Noah Teitelbaum of Kaplan Test Prep

Not all schools in the Kaplan survey were alarmed by the potential for political developments to impact enrollment and the bottom line. About 32% of respondents — 44 schools — said they were somewhat or very unconcerned. That’s not surprising when you consider that large schools — those with 200 or more students — have not seen the drop in applications by international students that smaller schools have seen. But not all schools have been so lucky. What schools have been, and can expect to continue to be, most impacted by a severe downturn in international enrollment? According to a Poets&Quants analysis from last summer, among top-50 schools’ MBA programs, the highest percentage of full-time foreign students in the Class of 2018 could be found at the University of California-Irvine Merage School of Business, where more than half — 53.2% — hailed from outside the U.S. Only one other top-50 school, the University of Rochester’s Simon Business School, cracked the 50% mark for international students (50.5%). 

For UC-Irvine, that’s 92 students in total; in Rochester Simon’s case, we’re talking about just over 100 students. So in terms of actual hard numbers, there’s a different story to tell. According to figures from the fall of 2016, the top school for international students by volume was the Wharton School at the University of Pennsylvania, where an astounding 514 international students (30.1% of total full-time MBA candidates) were enrolled in 2016. (Looking ahead to its most recent class profile, Wharton has actually increased its percentage of foreign students to 33% of the total class, hailing from 65 countries.) On the other end of the scale, the lowest percentages in 2016 were found at a pair of public schools: the Hough Graduate School of Business at the University of Florida (14%) and the Carlson School of Management at the University of Minnesota (16.1%).

Even as international applications have risen at the leading schools, it’s easy to see why all B-schools might be concerned about a drop — especially a precipitous one — in enrollment of foreign students. In 2016, of the top 50 schools, 26 had 100 or more foreign-born MBA candidates, and 36 had international student MBA populations that comprised at least 30% of the whole.

“Many business schools pride themselves on their robust international student presence and a culture that’s welcoming to aspiring MBAs from outside the U.S. In fact, it’s often a recruitment platform for attracting future international students, in addition to American applicants who also appreciate a globally diverse learning environment. With many U.S. business schools relying on international students to make up upwards of 30 percent of their total student population, it’s likely that they are adjusting their recruitment strategies accordingly,” says Noah Teitelbaum, executive director of pre-business programs for Kaplan Test Prep.

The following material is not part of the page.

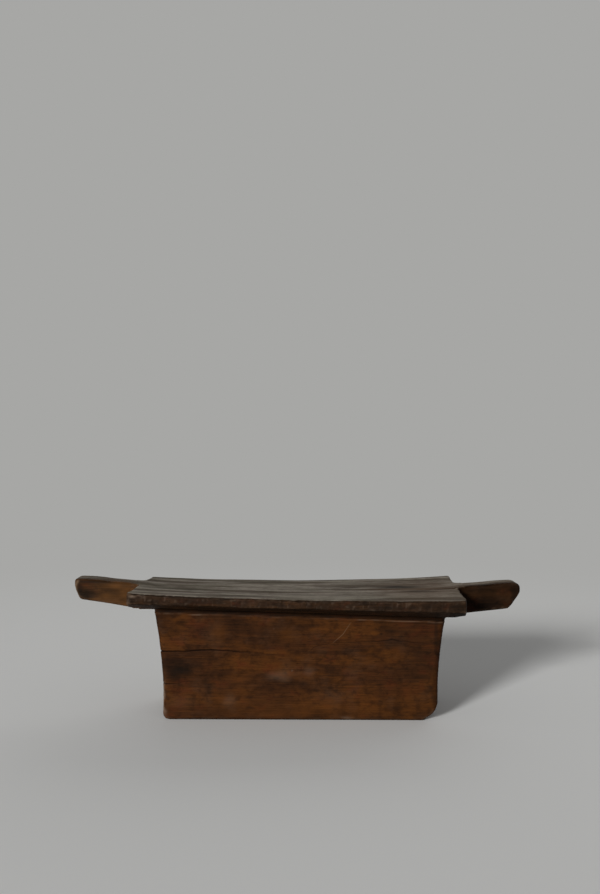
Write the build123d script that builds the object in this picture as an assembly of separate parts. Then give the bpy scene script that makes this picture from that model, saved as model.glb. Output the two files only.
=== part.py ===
from build123d import *
import math
import os

# A headrest carved from one billet of hard wood: a dished head plank with a hand grip at each end,
# on a block whose walls flare gently upwards. Each solid below is one region of that billet, and
# the regions meet face to face. Millimetres. +X runs along the grain to the right-hand grip, +Y to
# the back and +Z up. The origin is the centre of the flat foot.

# Overall
hollow_height = 126.0  # foot to the lowest line of the dished top
hollow_place = 25.0  # that line lies this far to the right of the middle

# Base block
foot_length = 281.0  # along X, where the block stands
foot_depth = 92.0  # along Y, where the block stands
upright_height = 20.0  # the walls rise straight this far before they curve out
end_flare = 8.4  # how far each end wall leans out at the neck
side_flare = 3.2  # how far each long wall leans out at the neck
neck_depth = 16.5  # the block ends this far below the hollow, at mid length
neck_tilt = 1.75  # degrees: its upper end falls towards the right
wall_corner_radius = 6.0  # the four upright corners
foot_edge_radius = 2.0  # round the foot
worn_length = 15.5  # the corner knocked off the foot at the right-hand end, along X
worn_height = 16.5

# Head plank
plank_left = 171.5  # reach from the middle of the foot to the left-hand end
plank_right = 167.0  # and to the right-hand end
plank_depth = 138.0
right_end_skew = 1.8  # degrees: the right-hand end is cut out of square
left_front_rise = 6.7  # how far each corner of the top stands above the hollow
left_back_rise = 3.3
right_front_rise = 0.2
right_back_rise = 5.1
left_edge_height = 10.0  # upright edge of the plank, along its front and back
hollow_edge_height = 8.5
right_edge_height = 12.0
left_end_height = 15.5  # and across its ends
right_end_height = 18.5
neck_overcut = 1.5  # flat ledge between the block's wall and the bevel under the plank
plan_corner_radius = 4.0
upper_edge_radius = 2.5  # knocked off in two narrow flats
lower_edge_radius = 1.5

# Hand grips
grip_offset = 9.5  # both grips lie this far behind the middle of the plank
grip_width = 27.0  # along Y
root_radius = 7.0  # hollow curve where a grip's side runs into the plank's end
root_inset = 5.5  # that hollow stops this far short of the grip's top and underside
grip_edge_radius = 3.5
tip_lower_radius = 4.5
left_grip_length = 71.0
left_grip_sweep = 6.4  # how far the top of the grip climbs from root to tip
left_root_thickness = 24.2
left_tip_thickness = 21.0
left_tip_radius = 5.5  # the tip's upper corner
left_tip_cut_length = 7.0  # how far the tip slants back below
right_grip_length = 67.0
right_grip_sweep = 4.5
right_root_thickness = 27.3
right_tip_thickness = 25.5
right_tip_radius = 8.5
right_tip_cut_length = 13.0

spare = 5.0  # how far a cutting outline runs past what it cuts
touch = 0.01  # an edge this close to a face lies on it

neck_height = hollow_height - neck_depth


def neck_at(x):
    """Height of the neck line, where the block ends and the plank begins, along the block."""
    return neck_height - math.tan(math.radians(neck_tilt)) * x


def flared_outline(foot, flare, top):
    """Upright outline of the block: straight walls at the foot, then arcs that lean outwards."""
    half = foot / 2
    climb = neck_height - upright_height
    radius = (climb**2 + flare**2) / (2 * flare)

    def wall(z):
        return half + radius - math.sqrt(radius**2 - (z - upright_height) ** 2)

    middle = (upright_height + top) / 2
    right_arc = ThreePointArc((half, upright_height), (wall(middle), middle), (wall(top), top))
    left_arc = ThreePointArc((-half, upright_height), (-wall(middle), middle), (-wall(top), top))
    foot_line = Polyline((-half, upright_height), (-half, 0), (half, 0), (half, upright_height))
    return make_face([right_arc, left_arc, foot_line, Line(right_arc @ 1, left_arc @ 1)])


def base_block():
    """The standing block: its side outline and its end outline, cut through each other."""
    half_length = foot_length / 2
    half_depth = foot_depth / 2
    top = neck_at(-half_length - end_flare) + spare
    side = Plane.XZ * flared_outline(foot_length, end_flare, top)
    end = Plane.YZ * flared_outline(foot_depth, side_flare, top)
    block = extrude(side, half_depth + side_flare + spare, both=True)
    block &= extrude(end, half_length + end_flare + spare, both=True)
    upright = block.edges().filter_by(lambda edge: abs(edge.center().X) > half_length - touch)
    corners = upright.filter_by(lambda edge: abs(edge.center().Y) > half_depth - touch)
    block = fillet(corners, wall_corner_radius)

    neck = Plane(origin=(0, 0, neck_height)).rotated((0, neck_tilt, 0))
    block = split(block, neck, keep=Keep.BOTTOM)
    bevel = Plane(origin=(half_length - worn_length, 0, 0), z_dir=(worn_height, 0, -worn_length))
    block = split(block, bevel, keep=Keep.BOTTOM)
    return fillet(block.edges().group_by(Axis.Z)[0], foot_edge_radius)


def plank_section(x, front_rise, back_rise, edge_height):
    """Cross-section of the head plank: flat top, eased edges and a bevel in to the neck."""
    half = plank_depth / 2
    inner = foot_depth / 2 + side_flare + neck_overcut
    front = hollow_height + front_rise
    back = hollow_height + back_rise
    round_off = upper_edge_radius * (1 - math.sqrt(0.5))
    outline = Polyline(
        (-half, front - upper_edge_radius),
        (round_off - half, front - round_off),
        (upper_edge_radius - half, front),
        (half - upper_edge_radius, back),
        (half - round_off, back - round_off),
        (half, back - upper_edge_radius),
        (half, back - edge_height),
        (inner, neck_at(x)),
        (-inner, neck_at(x)),
        (-half, front - edge_height),
        close=True,
    )
    return Plane(origin=(x, 0, 0), x_dir=(0, 1, 0), z_dir=(1, 0, 0)) * make_face(outline)


def end_at(side, y):
    """Where the left (-1) or right (1) end of the plank lies, at a place along its width."""
    if side < 0:
        return -plank_left
    return plank_right + math.tan(math.radians(right_end_skew)) * y


def end_top(side):
    """Height of the plank's top where a grip leaves it, at the left (-1) or right (1) end."""
    front = left_front_rise if side < 0 else right_front_rise
    back = left_back_rise if side < 0 else right_back_rise
    return hollow_height + front + (back - front) * (0.5 + grip_offset / plank_depth)


def end_plane(side):
    """Upright plane of one end of the plank, facing outwards."""
    run = end_at(side, plank_depth) - end_at(side, 0)
    return Plane(origin=(end_at(side, 0), 0, 0), z_dir=(side * plank_depth, -side * run, 0))


def root_width():
    """Width of a grip's root, and of the keel that carries it back under the plank to the block."""
    return grip_width + 2 * root_radius


def root_bottom(side):
    """Height of a grip's underside where it leaves the plank, and of the keel behind it."""
    return end_top(side) - (left_root_thickness if side < 0 else right_root_thickness)


def end_bevel(side):
    """The wedge hewn from under one end of the plank, on both sides of the keel."""
    inner = foot_length / 2 + end_flare + neck_overcut
    outer = abs(end_at(side, 0))
    start = neck_at(side * inner)
    edge_height = left_end_height if side < 0 else right_end_height
    slope = (end_top(side) - edge_height - start) / (outer - inner)
    far = abs(end_at(side, plank_depth / 2)) + spare
    wedge = Polyline(
        (side * inner, start),
        (side * far, start + slope * (far - inner)),
        (side * far, start - spare),
        (side * inner, start - spare),
        close=True,
    )
    return extrude(Plane.XZ * make_face(wedge), plank_depth / 2 + spare, both=True)


def keel(side, block):
    """What is left standing under one end of the plank, from the block's wall to the grip's root."""
    inner = foot_length / 2 - spare
    outer = abs(end_at(side, plank_depth / 2)) + spare
    outline = Polyline(
        (side * inner, root_bottom(side)),
        (side * outer, root_bottom(side)),
        (side * outer, end_top(side) - spare),
        (side * inner, end_top(side) - spare),
        close=True,
    )
    bar = Pos(0, grip_offset, 0) * extrude(Plane.XZ * make_face(outline), root_width() / 2, both=True)
    return split(bar, end_plane(side), keep=Keep.BOTTOM) - block


def head_plank(block):
    """The dished plank: lofted from end to end through the hollow, then cut to plan and bevelled."""
    half = plank_depth / 2
    plank = loft(
        [
            plank_section(end_at(-1, half), left_front_rise, left_back_rise, left_edge_height),
            plank_section(hollow_place, 0, 0, hollow_edge_height),
            plank_section(end_at(1, half), right_front_rise, right_back_rise, right_edge_height),
        ]
    )
    outer = plank.edges().filter_by(lambda edge: abs(edge.center().Y) > half - touch)
    lower = outer.filter_by(lambda edge: edge.length > plank_left).sort_by(Axis.Z)[:2]
    plank = fillet(lower, lower_edge_radius)
    plan = make_face(
        Polyline(
            (end_at(-1, -half), -half),
            (end_at(1, -half), -half),
            (end_at(1, half), half),
            (end_at(-1, half), half),
            close=True,
        )
    )
    plan = fillet(plan.vertices(), plan_corner_radius)
    plank &= extrude(plan, 2 * hollow_height)
    for side in (-1, 1):
        plank -= end_bevel(side)
        plank += keel(side, block)
    return plank


def grip_outline(side, length, sweep, thickness, radius, cut_length):
    """Side outline of a grip: an upswept top in two arcs, a round nose and a slanted tip."""
    root = abs(end_at(side, 0))
    inner = root - spare
    level = root + root_radius + spare
    tip = root + length
    root_top = end_top(side)
    tip_top = root_top + sweep
    tip_bottom = tip_top - thickness
    crown = tip - radius
    shoulder = tip_top - radius
    diagonal = radius * math.sqrt(0.5)
    middle = (side * (level + crown) / 2, root_top + sweep / 2)
    underside_slope = (tip_bottom - root_bottom(side)) / (length - cut_length)
    outline = [
        Line((side * inner, root_top), (side * level, root_top)),
        TangentArc((side * level, root_top), middle, tangent=(side, 0)),
        TangentArc((side * crown, tip_top), middle, tangent=(-side, 0)),
        ThreePointArc(
            (side * crown, tip_top),
            (side * (crown + diagonal), shoulder + diagonal),
            (side * tip, shoulder),
        ),
        TangentArc((side * tip, shoulder), (side * (tip - cut_length), tip_bottom), tangent=(0, -1)),
        Polyline(
            (side * (tip - cut_length), tip_bottom),
            (side * inner, root_bottom(side) - underside_slope * spare),
            (side * inner, root_top),
        ),
    ]
    face = make_face(outline)
    heel = face.vertices().sort_by_distance((side * (tip - cut_length), tip_bottom))[0]
    return fillet(heel, tip_lower_radius)


def root_web(side):
    """The hollow curves beside a grip's root, drawn in plan and raised through its sides."""
    root = abs(end_at(side, 0))
    inner = side * (root - spare)
    outer = side * (root + root_radius + spare)
    low = grip_offset - grip_width / 2
    high = grip_offset + grip_width / 2
    past_low = grip_offset - root_width() / 2
    past_high = grip_offset + root_width() / 2
    plan = make_face(
        Polyline(
            (inner, past_low - spare),
            (end_at(side, past_low - spare), past_low - spare),
            (end_at(side, low), low),
            (outer, low),
            (outer, high),
            (end_at(side, high), high),
            (end_at(side, past_high + spare), past_high + spare),
            (inner, past_high + spare),
            close=True,
        )
    )
    sides = plan.vertices().filter_by(
        lambda corner: abs(abs(corner.Y - grip_offset) - grip_width / 2) < touch
    )
    notches = sides.filter_by(lambda corner: abs(corner.X) < root + spare)
    bottom = root_bottom(side) + root_inset
    height = end_top(side) - root_inset - bottom
    return Pos(0, 0, bottom) * extrude(fillet(notches, root_radius), height)


def handle(side, length, sweep, thickness, radius, cut_length):
    """A hand grip: its side outline, thickened and eased along its edges, and its hollow root."""
    outline = grip_outline(side, length, sweep, thickness, radius, cut_length)
    bar = Pos(0, grip_offset, 0) * extrude(Plane.XZ * outline, grip_width / 2, both=True)
    cheeks = bar.faces().filter_by(Plane.XZ)
    back = abs(end_at(side, 0)) - spare
    rims = [edge for face in cheeks for edge in face.edges() if abs(edge.center().X) > back + touch]
    bar = fillet(rims, grip_edge_radius) + root_web(side)
    return split(bar, end_plane(side), keep=Keep.TOP)


os.makedirs("parts", exist_ok=True)
block = base_block()
nodes = {
    "base_block": block,
    "head_plank": head_plank(block),
    "left_handle": handle(
        -1,
        left_grip_length,
        left_grip_sweep,
        left_tip_thickness,
        left_tip_radius,
        left_tip_cut_length,
    ),
    "right_handle": handle(
        1,
        right_grip_length,
        right_grip_sweep,
        right_tip_thickness,
        right_tip_radius,
        right_tip_cut_length,
    ),
}
for name, solid in nodes.items():
    solid.label = name
    export_step(solid, f"parts/{name}.step")
    box = solid.bounding_box()
    print(name, round(solid.volume), box.min, box.max)
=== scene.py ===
import math

import bmesh
import bpy
import numpy as np
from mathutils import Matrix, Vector


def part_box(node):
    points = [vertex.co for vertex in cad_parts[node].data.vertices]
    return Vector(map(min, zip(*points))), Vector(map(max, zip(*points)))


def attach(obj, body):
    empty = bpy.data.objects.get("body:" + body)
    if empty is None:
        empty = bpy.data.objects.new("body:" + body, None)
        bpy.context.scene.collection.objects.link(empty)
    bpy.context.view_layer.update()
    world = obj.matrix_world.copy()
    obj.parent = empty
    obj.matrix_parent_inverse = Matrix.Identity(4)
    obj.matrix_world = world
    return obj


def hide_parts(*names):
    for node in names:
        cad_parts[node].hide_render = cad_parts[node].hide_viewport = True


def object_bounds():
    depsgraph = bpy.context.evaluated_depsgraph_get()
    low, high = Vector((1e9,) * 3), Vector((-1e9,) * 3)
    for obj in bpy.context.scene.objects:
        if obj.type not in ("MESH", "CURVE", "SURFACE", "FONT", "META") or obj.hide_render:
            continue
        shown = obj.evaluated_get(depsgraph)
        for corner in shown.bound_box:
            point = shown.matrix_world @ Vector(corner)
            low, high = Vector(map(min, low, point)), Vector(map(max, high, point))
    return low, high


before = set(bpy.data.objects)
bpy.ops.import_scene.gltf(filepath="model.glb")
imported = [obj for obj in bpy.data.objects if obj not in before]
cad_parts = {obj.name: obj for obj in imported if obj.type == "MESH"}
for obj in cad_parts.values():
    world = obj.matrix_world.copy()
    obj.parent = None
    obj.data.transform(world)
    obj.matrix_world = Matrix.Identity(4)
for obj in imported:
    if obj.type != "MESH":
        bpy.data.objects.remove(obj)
cad_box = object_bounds()

# ---------------------------------------------------------------------------------------------
# The billet
# One length of a hard, close-grained brown wood, with the grain along X. The whole headrest is
# hewn from it with an adze, pared with a knife and rubbed smooth, so it is worked here as one
# skin, and its four regions are parted only when their cutting is done.
# ---------------------------------------------------------------------------------------------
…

As part of the Kaplan survey, one business school admissions officer shared concerns about losing Mexican applicants to schools in Canada; another said that some prospective international students withdrew their candidacies before they completed the applicant evaluation process. Some gatekeepers, seeking to assuage potential applicants’ concerns about applying to schools in the U.S., offered messages of inclusion and encouragement: “We have gone out of our way — did a video and sent letters to our current students as well as our connections outside the country — to tell people that we embrace diversity,” one tells Kaplan. “We simply share with them that this is uncharted territory for all of us. The economy is very strong right now,” another says. “Even if all they get is an incredible education and internship, that’s an incredible thing to market in their home country.”

Another gatekeeper urges perspective: “Because there are challenges, we need students like you. This is a short-term thing.” One says the anti-immigrant rhetoric is overblown: “We reassure students that there are not real issues as opposed to the hype in media that’s out there.” And yet another says his school engages the help of alumni to serve as ambassadors around the world. “We try to use alumni who are non-U.S. to help promote program. Florida is very welcoming and diverse, with a large international population, from South America, and Central America for example. We also just launched scholarships for international students to demonstrate financially that they are welcome.”

One school admissions officer, meanwhile, isn’t convinced the downturn in international applications will last, citing what happened after September 11, which prompted a decline in applications, followed by a rebound. Nor is there too much about the other major political event of 2016 to be alarmed by.

“What American business school leaders can take heart in is that a volatile political climate doesn’t necessarily lead to a long-term cratering of students from abroad, as British business schools continue to see robust growth in international applicants, despite initial Brexit worries,” Teitelbaum says. “The next few admissions cycles will tell us if what we are seeing in the United States right now is a blip on the radar screen or part of a more consequential multiyear trend.”